Para apoyar esta posición a la luz de los acontecimientos antes señalados, bastaría con indicar como el gobierno de Moreno en Ecuador dio marcha atrás con varias medidas de su paquete económico, como el aumento de la gasolina, tal como lo hiciera CAP en el 92 en Venezuela o como el propio Macri en Argentina, que venía posponiendo su paquetazo económico y tuvo, una vez en vigor el mismo, que realizar algunos ajustes que no creemos le alcancen para obtener algún rédito político en las urnas. Por su parte, en Francia, eso sí, después de aguantar varias semanas de asedio, de las casi cincuenta de protesta que ha tenido, Macron entabló conversaciones con los líderes de los “chalecos amarillos” y entre otras medidas concedió un aumento salarial y una rebaja impositiva; pero a diferencia de los ejemplos anteriores, las protestas, aunque con menos fuerza no se han detenido del todo.
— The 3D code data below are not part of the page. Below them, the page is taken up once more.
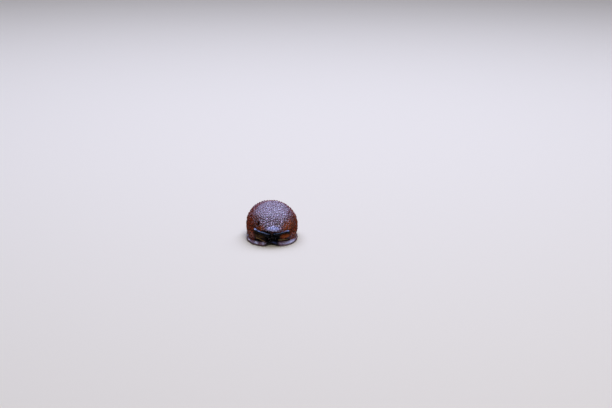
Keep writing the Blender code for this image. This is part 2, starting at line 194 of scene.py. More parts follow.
def face_relief(x, z):
    """How far the face lies behind the plain dome."""
    out = np.abs(x)
    hollow = CHEEK_RECESS * smooth((FACE_HALF_WIDTH - out) / CHEEK_BORDER)
    bulge = CHEEK_BULGE * bell(from_cheek(out, z))
    fold = FOLD_BULGE * bell((z - FOLD_HEIGHT) / FOLD_THICKNESS)
    fold = fold * smooth((FACE_HALF_WIDTH + FOLD_OVERLAP - out) / FOLD_FADE)
    from_mouth = z - MOUTH_HEIGHT + MOUTH_DROOP * x * x
    slit = MOUTH_SLIT[0] * bell(from_mouth / MOUTH_SLIT[1])
    lips = MOUTH_LIPS[0] * bell(from_mouth / MOUTH_LIPS[1])
    mouth = (slit - lips) * bell(x / MOUTH_HALF_WIDTH)
    head = HEAD_RECESS + HEAD_ROUNDING * (x / HEAD_HALF_WIDTH) ** 2 + mouth
    beside = smooth((out - HEAD_HALF_WIDTH + HEAD_EDGE) / (2.0 * HEAD_EDGE))
    skirt = SKIRT_REACH * smooth((SKIRT_HEIGHT - z) / SKIRT_SLOPE)
    skirt = skirt * smooth((FACE_HALF_WIDTH - out) / SKIRT_FADE)
    relief = head * (1.0 - beside) + (hollow - bulge - fold - skirt) * beside
    relief = relief + NECK_GROOVE * bell((out - HEAD_HALF_WIDTH) / NECK_GROOVE_WIDTH)
    return relief * smooth((FACE_TOP + FACE_TOP_FADE - z) / FACE_TOP_FADE)


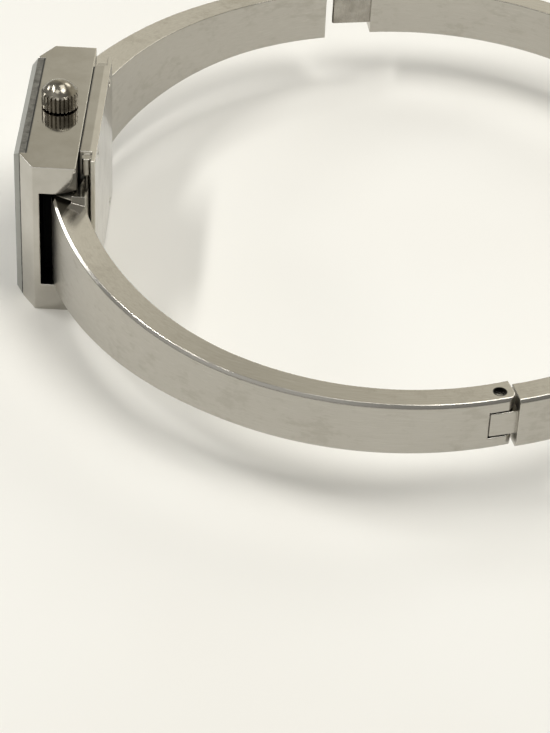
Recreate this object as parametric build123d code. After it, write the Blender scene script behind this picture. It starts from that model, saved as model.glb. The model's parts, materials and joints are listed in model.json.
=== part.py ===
from build123d import *
import os
from math import atan2, degrees, pi, sqrt

# Lengths are millimetres and angles degrees.
# The dial looks along -X, twelve o'clock is +Y and the crown stands up along +Z.
# The pieces are drawn with X zero at the crest of the dial side and Y zero at the middle of the case.
# The last step moves them all so that X zero is the middle of the whole watch.

# Case middle
case_length = 18.6
case_width = 14.0
case_depth = 4.66
end_bevel_depth = 1.2
end_bevel_run = 1.8
end_wall = 2.0
side_drop = 0.53
bezel_end = 3.5
bezel_side = 1.7
cavity_end_wall = 3.05
cavity_side_wall = 1.6
rehaut_floor = 1.25
slot_front = 1.7
slot_height = 9.0
slot_depth = 2.5
scoop_start = 2.7
scoop_crest = 4.45
scoop_top_margin = 0.3
scoop_flare = 1.6
scoop_depth = 0.9

# Crystal and its gasket
crystal_proud = 0.55
crystal_bevel = 0.45
crystal_side_margin = 0.05
crystal_gasket_thickness = 0.12

# Case back with its hinge barrels, gasket and screws
back_gasket_thickness = 0.12
back_gasket_margin = 0.12
back_thickness = 1.32
back_edge_run = 0.5
back_edge_drop = 0.12
back_end_inset = 1.37
back_wall = 0.36
barrel_radius = 0.42
barrel_drop = 0.25
case_pin_inset = 2.3
case_pin_stand = 0.57
pocket_inset = 2.68
notch_height = 10.4
notch_inset = 2.8
case_pin_radius = 0.18
case_pin_cover = 0.5
knuckle_radius = 0.34
neck_width = 1.1
screw_radius = 0.28
screw_head_radius = 0.42
screw_head_height = 0.35
screw_recess = 0.08
screw_bite = 2.0
screw_slot = 0.14
screw_end_inset = 3.9
screw_side_inset = 0.95

# Band: an oval loop of flat bar
loop_offset = 25.16
arm_outer_x = 28.47
arm_outer_y = 31.49
arm_inner_x = 25.87
arm_inner_y = 29.45
tenon_reach = 0.3
tenon_side_gap = 0.12
hip_run = 1.4
hip_half_height = 3.13
level_run = 13.4
level_half_height = 2.42
tail_half_height = 2.28
band_edge_bevel = 0.22

# Hinge between the lower arm and the back section
hinge_offset = 8.41
ear_radius = 1.12
ear_end = 1.05
ear_seat_radius = 1.5
notch_half_height = 1.22
leaf_half_height = 1.05
leaf_end_radius = 1.38
leaf_outer = 1.05
leaf_inner = 0.72
hinge_pin_radius = 0.48
hinge_pin_recess = 0.3
shoulder = 1.2

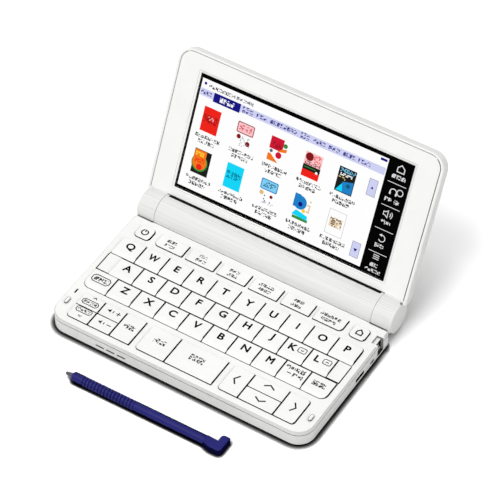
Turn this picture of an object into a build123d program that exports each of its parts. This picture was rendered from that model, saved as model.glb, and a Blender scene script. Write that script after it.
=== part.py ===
from build123d import *
import math
import os

# Electronic dictionary: a clamshell with a keyboard in its base, a screen in its lid, two AA
# cells in the hinge barrel and a loose stylus.  Millimetres.  +X right, +Y to the back, +Z up.
# The origin is on the table under the middle of the base.  The lid is modelled open.

# ---------------------------------------------------------------- driving dimensions: base
width = 148.0                # overall, side to side
depth = 95.8                 # base, front edge to the back of the barrel
underside_z = 0.25           # bottom face of the case, held up by its feet
floor_thickness = 1.35
wall = 1.6
cover_height = 2.1           # from the seam below the keyboard cover up to the deck
deck_thickness = 1.2
front_corner_radius = 9.0
rear_corner_radius = 1.0
base_edge_chamfer = 0.5
cover_edge_chamfer = 0.6
seam_height = 0.35           # shadow line below the keyboard cover
seam_depth = 0.4

# ---------------------------------------------------------------- driving dimensions: barrel
barrel_wall = 1.4
barrel_rise = 1.0            # underside of the case to the underside of the barrel
cell_clearance = 0.25
barrel_end_length = 10.85    # end stretches, which belong to the lid
battery_cover_gap = 0.15
grip_length = 24.0
grip_grooves = 5
grip_groove_depth = 0.35
swing_gap = 0.3              # between the turning lid and the base
side_gap = 0.25              # between the barrel's middle stretch and its end stretches
cover_step = 4.9             # the cover's seam steps up to the axis this far in front of it
shaft_radius = 2.5
shaft_hold = 3.0             # length held in the base
shaft_reach = 6.85           # length that the lid turns on
shaft_running_clearance = 0.05
shaft_seat_clearance = 0.02

# ---------------------------------------------------------------- driving dimensions: lid
lid_open_angle = 116.5       # opening angle in the modelled pose, 0 is closed
lid_side_overhang = 1.4      # the lid's slab is a little wider and longer than the base
lid_front_overhang = 0.2
lid_thickness = 6.3
lid_key_gap = 0.3            # closed lid to the key tops
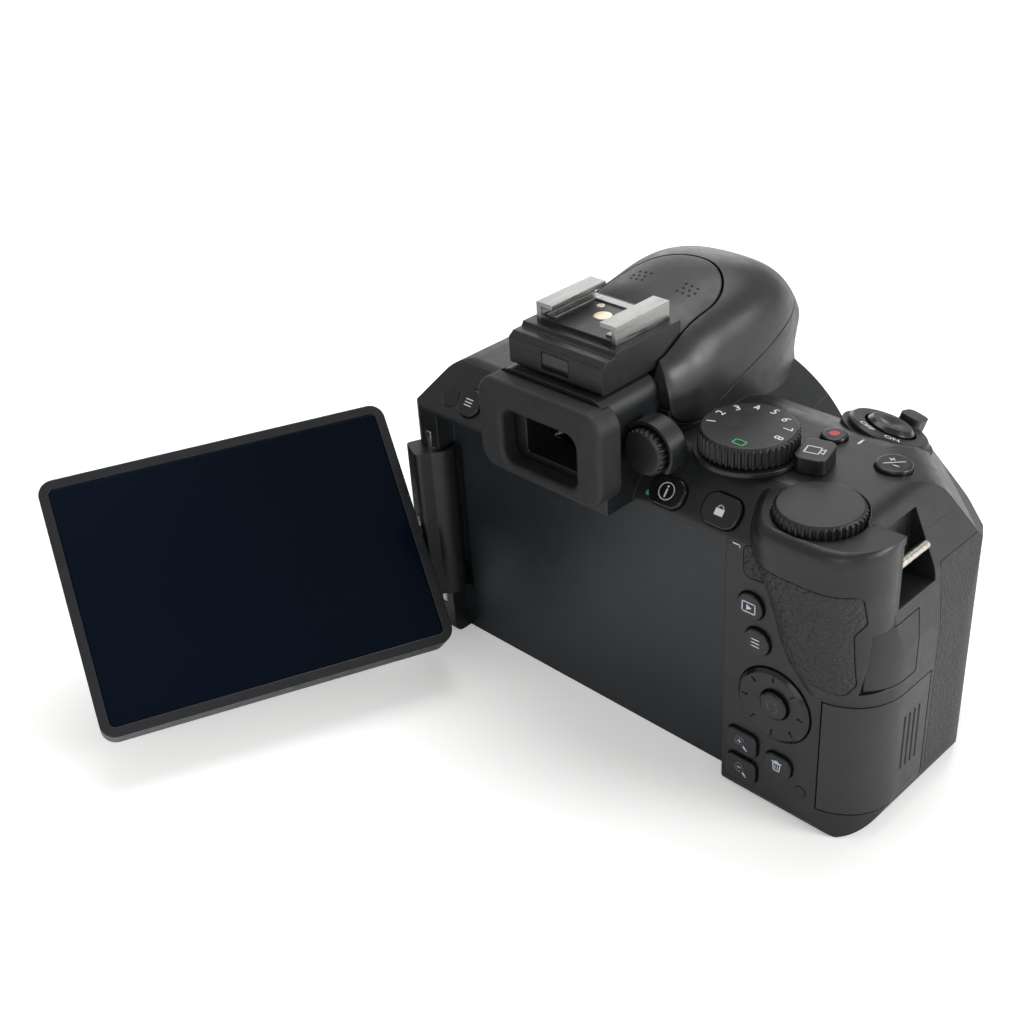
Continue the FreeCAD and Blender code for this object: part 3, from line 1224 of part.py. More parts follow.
# Small round windows: place across, height, radius and facing.
# Thumb rest sections: height, left edge, share of the full bulge.
THUMB = [(34.3, 56.6, 0.03), (39, 52.6, 0.3), (44, 50, 0.52), (51, 47.6, 0.72), (57, 44.6, 0.88),
         (63, 41.8, 0.98), (67.6, 40.4, 1), (69.6, 40.6, 0.9), (70.4, 41.4, 0.66)]
LAMPS = [(57, 8.7, 1.3, "rear"), (-41.2, 65.1, 2.3, "bevel"), (30.5, 64.5, 2.4, "front")]


def check():
    """Stop if any object failed or any piece is empty or broken."""
    for thing in doc.Objects:
        if {"Invalid", "Error"} & set(thing.State):
            raise RuntimeError(f"{thing.Name} did not compute: {thing.State}")
    for node in NODES:
        if node.Shape.isNull() or not node.Shape.isValid():
            raise RuntimeError(f"{node.Label} has no valid shape")


build()
doc.recompute()
check()
os.makedirs("parts", exist_ok=True)
for node in NODES:
    node.Shape.exportStep(os.path.join("parts", node.Label + ".step"))
print(len(NODES), "pieces")
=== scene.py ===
import math

import bpy
from mathutils import Matrix, Vector
from mathutils.bvhtree import BVHTree


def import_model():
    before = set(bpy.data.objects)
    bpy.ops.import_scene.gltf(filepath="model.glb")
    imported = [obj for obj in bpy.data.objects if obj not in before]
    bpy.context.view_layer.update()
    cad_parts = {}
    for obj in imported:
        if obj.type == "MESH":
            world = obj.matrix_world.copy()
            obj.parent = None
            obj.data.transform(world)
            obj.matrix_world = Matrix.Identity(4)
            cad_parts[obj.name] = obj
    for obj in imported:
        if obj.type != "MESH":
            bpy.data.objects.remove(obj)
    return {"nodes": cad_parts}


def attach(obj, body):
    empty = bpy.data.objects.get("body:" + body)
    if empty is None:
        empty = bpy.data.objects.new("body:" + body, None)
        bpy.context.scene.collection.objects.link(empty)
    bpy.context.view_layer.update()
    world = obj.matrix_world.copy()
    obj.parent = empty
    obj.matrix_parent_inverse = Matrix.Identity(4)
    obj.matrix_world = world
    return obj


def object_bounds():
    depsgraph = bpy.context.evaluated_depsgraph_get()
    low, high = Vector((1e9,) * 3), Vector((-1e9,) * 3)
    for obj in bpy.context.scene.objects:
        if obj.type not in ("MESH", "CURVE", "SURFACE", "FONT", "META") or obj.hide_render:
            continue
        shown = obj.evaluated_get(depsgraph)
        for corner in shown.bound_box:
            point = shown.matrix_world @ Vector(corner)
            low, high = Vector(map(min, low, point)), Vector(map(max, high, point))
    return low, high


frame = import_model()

CAD_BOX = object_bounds()
NODES = frame["nodes"]
MM = 0.001
PER_METRE = 1000

# The rear panel, and the radius that edges are shaded with, in millimetres.
REAR_Y = -27
EDGE = 0.35
# Width of a soft boundary between two finishes, in millimetres.
SOFT = 0.1
# The part of a noise's range that most of it lies in.
NOISE_LOW, NOISE_HIGH = 0.3, 0.7
# Scale of the noise that bends the pebbles' outlines, beside the pebbles' own.
BEND = 0.6
# Pebbles are bent by this share of their size.
PEBBLE_WARP = 0.4
# Width of the lines on metal, in millimetres.
BRUSH_GRAIN = 0.4


# ---- Finishes ------------------------------------------------------------------------------

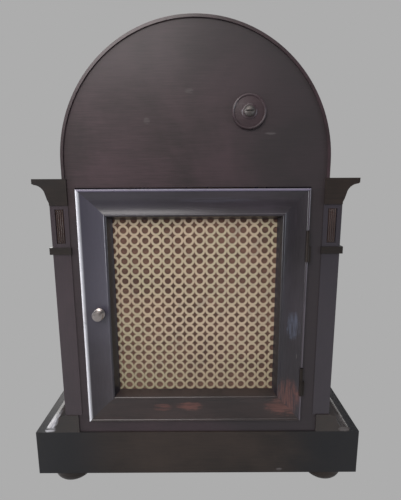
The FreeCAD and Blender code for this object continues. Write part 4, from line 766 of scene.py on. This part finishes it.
class CLOCK_OT_metal_finish(bpy.types.Operator):
    """Brass, steel, iron and glass of the fittings and the movement"""
    bl_idname = "clock.metal_finish"
    bl_label = "Metal finish"

    def execute(self, context):
        yellow, dull = (0.78, 0.57, 0.25), (0.46, 0.31, 0.13)
        paint(metal("movement_brass", yellow, dull, 0.20, (1.0, 1.0, 12.0)),
              "front_plate", "back_plate", "plate_pillars", "suspension_cock", "dial_pillars")
        paint(metal("wheel_brass", yellow, dull, 0.16, spots=0.3),
              "going_barrel", "strike_barrel", "centre_wheel", "third_wheel", "escape_wheel", "minute_wheel",
              "hour_wheel", "pin_wheel")
        paint(metal("bob_brass", yellow, dull, 0.14, spots=0.3), "pendulum_bob", "rating_nut", "pendulum_rod")
        paint(metal("knob_brass", (0.36, 0.33, 0.32), (0.15, 0.12, 0.10), 0.22, spots=0.5), "back_knob", "front_knob")
        paint(metal("latch_brass", yellow, dull, 0.25), "back_latch_tongue", "front_sight_ring")
        paint(metal("hinge_nickel", (0.045, 0.038, 0.034), (0.022, 0.018, 0.016), 0.48),
              "back_hinge_case_leaves", "back_hinge_door_leaves")
        paint(metal("front_hinge_brass", dull, (0.25, 0.17, 0.08), 0.28),
              "front_hinge_case_leaves", "front_hinge_door_leaves")
        paint(metal("dial_brass", yellow, dull, 0.30, (1.0, 1.0, 1.0), spots=0.2), "dial_plate", "dial_spandrels")
        paint(metal("silvered_ring", (0.80, 0.79, 0.75), (0.62, 0.58, 0.50), 0.38, spots=0.25),
              "chapter_ring", "arch_ring")
        paint(metal("blued_steel", (0.035, 0.06, 0.20), (0.03, 0.03, 0.06), 0.18, spots=0.2),
              "hour_hand", "minute_hand")
        paint(metal("bright_steel", (0.55, 0.55, 0.56), (0.30, 0.27, 0.25), 0.22),
              "pallets", "hammer", "fly")
        paint(metal("dull_screw", (0.12, 0.11, 0.105), (0.07, 0.055, 0.05), 0.48), "gong_screw")
        paint(painted_iron("gong_iron", (0.022, 0.021, 0.020)), "gong_post")
        paint(clear_glass("door_glass"), "front_glass")
        return {"FINISHED"}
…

A prueba, y por confirmar esta tesis, queda en el momento en que se escribe esta columna, el gobierno de Piñera en Chile, país este último donde la protestas por el aumento del pasaje en el metro, que afecta a unos tres millones de usuarios, van in crescendo, hasta el punto de que ya han paralizado ese medio de transporte por completo y amenazan con hacer lo mismo en Santiago, su capital.
Los casos de Venezuela y Nicaragua parecen ser la antítesis de la ecuación, pero no pueden ser tomados en cuenta, pues si bien allí es cierto que las protestas, no obstante su intensidad y prolongación en el tiempo, no han podido hacer mella en los autocráticos gobiernos de Maduro y Ortega, ello se debe a que son precisamente eso, gobiernos donde no se juega con reglas democráticas y la violencia contra las leyes, así como la verbal y física contra las personas, es la respuesta del Estado frente a la sociedad civil cuando reclama justicia.
Pero sin lugar a dudas, el caso más patético, no ya de la claudicación progresiva y permanente del Estado, sino de su derrota ética que es mucho peor que cualquier otra porque lo desnuda y lo deja sin valores ni principios de ningún tipo, es el del Estado mejicano representado en el gobierno de López Obrador, al soltar después de que lo había capturado por el delito de narcotráfico, al hijo del Chapo Guzmán, renunciando así a la facultad de ejercer el poder coercitivo sobre la delincuencia que le otorga la ley. Una derrota sino total, al menos tan vergonzosa, pues no cedió ante simples ciudadanos sino ante el crimen organizado, que deja al Estado convertido en un guiñapo, en un cuerpo abstracto, sin vida y carente de sentido.